** Begin **

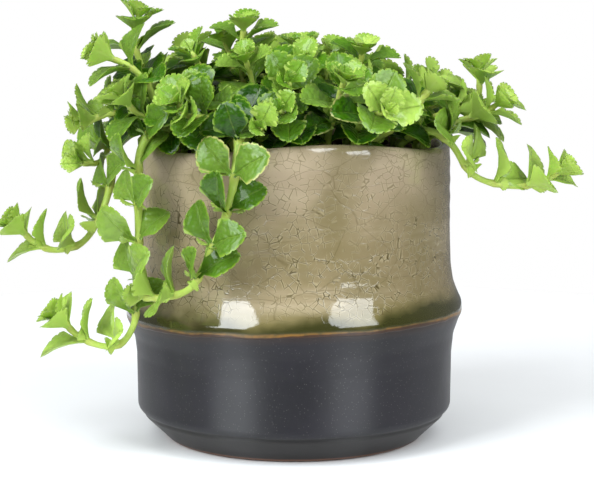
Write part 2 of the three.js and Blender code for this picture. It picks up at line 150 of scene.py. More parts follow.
# %% [markdown]
# ## The pot's shape
#
# The pot was thrown on a wheel and then pressed a little by hand. A turned profile gives the wheel's work:
# a narrow foot, an undercut shoulder, a dark body, a thick belt where the upper glaze stopped running, and
# the upper wall to a thin rounded rim. Small moves of that surface give the hand's work: a rim that rises
# and dips three times, three soft upright dents, and the faint spiral ridges that fingers leave.
#
# The straight profile is resampled finely and smoothed with a short window, which rounds each corner as a
# sponge does. The window is shorter at the foot, which was trimmed with a blade. A bevel or a subdivision
# would need its own settings at each corner.

# %% Pot sizes, as in the frame
UPPER_RADIUS, POT_WALL, POT_FLOOR = 53.9, 5, 6
RIM_HEIGHT, RIM_WAVE, RIM_TURN, WAVE_START = 104.8, 2, 12, 62  # RIM_TURN and DENT_WIDTH in degrees
DENT_DEPTH, DENT_WIDTH, DENT_START, DENT_RISE = 0.8, 7, 48, 24
BELT_HEIGHT, BELT_SPREAD, BELT_TILT = 44, 9, 1
SOIL_TOP, SEAT_GAP = 100, 0.3
POT_INSIDE = UPPER_RADIUS - POT_WALL

POT_OUTSIDE = np.array([
    [42.6, 0], [44.3, 0.5], [46.6, 2.8], [53.9, 9.8], [54.7, 12], [54.9, 30], [55.6, 36.5],
    [57.2, 40.8], [58.5, 43.6], [58.3, 47], [56.8, 50.5], [55.3, 54.8], [54.4, 61], [54, 72],
    [UPPER_RADIUS, 97], [53.2, 102.2], [52.2, 104.3],
])
POT_LIP = np.array([[51.2, RIM_HEIGHT], [50.1, RIM_HEIGHT - 0.6], [POT_INSIDE + 0.4, RIM_HEIGHT - 3]])
POT_HOLLOW = np.array([[POT_INSIDE, RIM_HEIGHT - 8], [POT_INSIDE, POT_FLOOR + 6],
                       [POT_INSIDE - 4, POT_FLOOR + 1], [0, POT_FLOOR]])


def angle_round(x, y):
    """Angle round the pot in degrees, from the front (-Y) towards +X."""
    return np.degrees(np.arctan2(x, -np.asarray(y)))


def rim_wave_at(angle):
    """Height of the rim's wave: a cosine with three periods round the pot."""
    return RIM_WAVE * np.cos(np.radians(3 * (angle - RIM_TURN)))


def dent_at(angle, height):
    """Depth of the dents: a bell curve across each of three upright lines, times a squared ramp in height."""
    off_lobe = (angle - RIM_TURN + 60) % 120 - 60
    ramp = np.clip((height - DENT_START) / DENT_RISE, 0, 1)
    return DENT_DEPTH * np.exp(-((off_lobe / DENT_WIDTH) ** 2)) * ramp**2


# %% A smooth profile and a closed turned skin
def smooth_profile(corners, step, window):
    """Points every step mm along a line through corners, each the mean of those within the window."""
    legs = np.hypot(*np.diff(corners, axis=0).T)
    reach = np.concatenate([[0], np.cumsum(legs)])
    at = np.linspace(0, reach[-1], int(reach[-1] / step) + 1)
    line = np.stack([np.interp(at, reach, corners[:, i]) for i in (0, 1)], axis=1)
    width = 2 * int(window / step / 2) + 1
    padded = np.pad(line, ((width // 2, width // 2), (0, 0)), mode="reflect", reflect_type="odd")
    return np.stack([np.convolve(padded[:, i], np.ones(width) / width, "valid") for i in (0, 1)], axis=1)


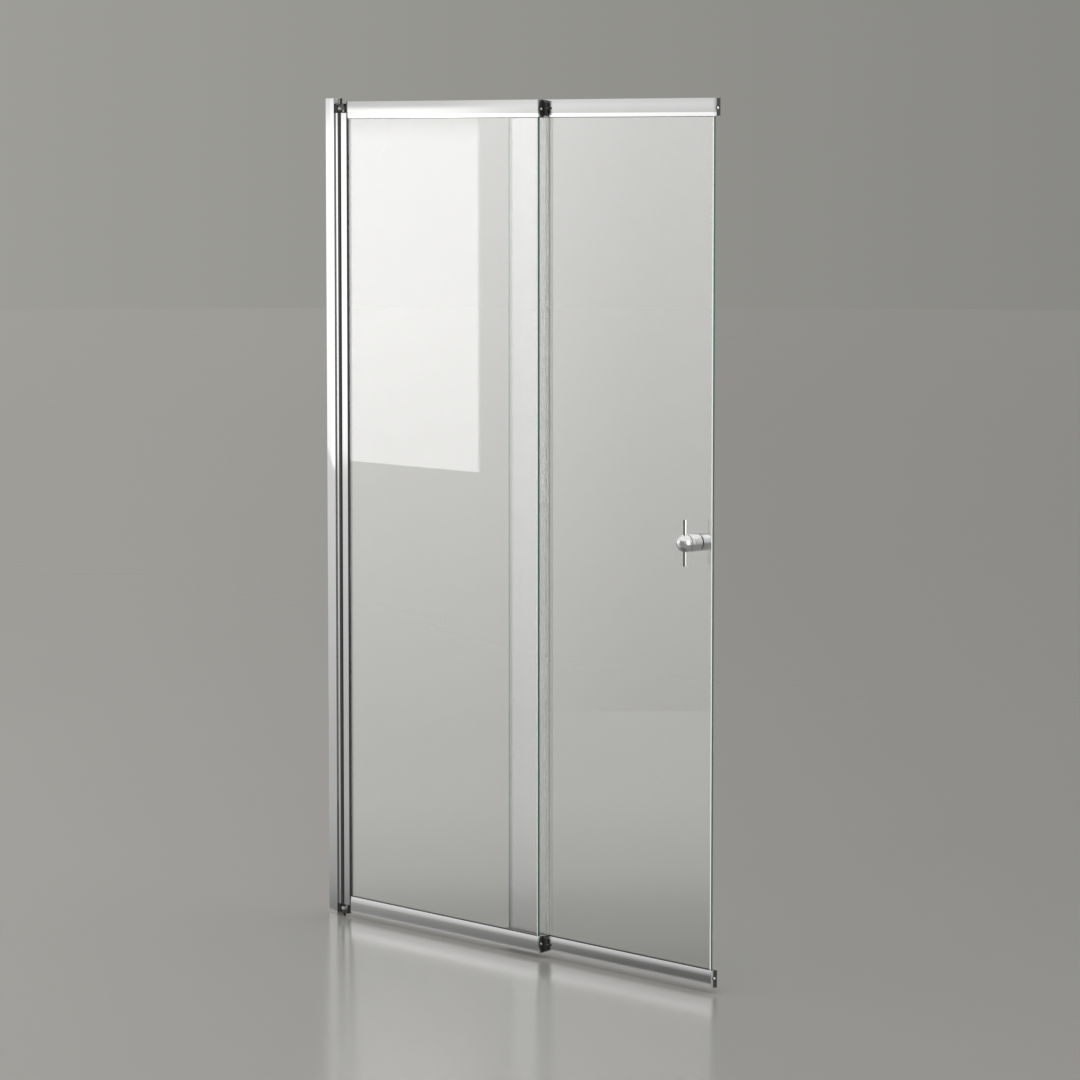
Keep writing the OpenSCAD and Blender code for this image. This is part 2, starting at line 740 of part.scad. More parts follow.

** End **

= Task to carry out =
Pick each line holding the word "part" out of the data and copy it.

= Finished task =
Write part 2 of the three.js and Blender code for this picture. It picks up at line 150 of scene.py. More parts follow.
Keep writing the OpenSCAD and Blender code for this image. This is part 2, starting at line 740 of part.scad. More parts follow.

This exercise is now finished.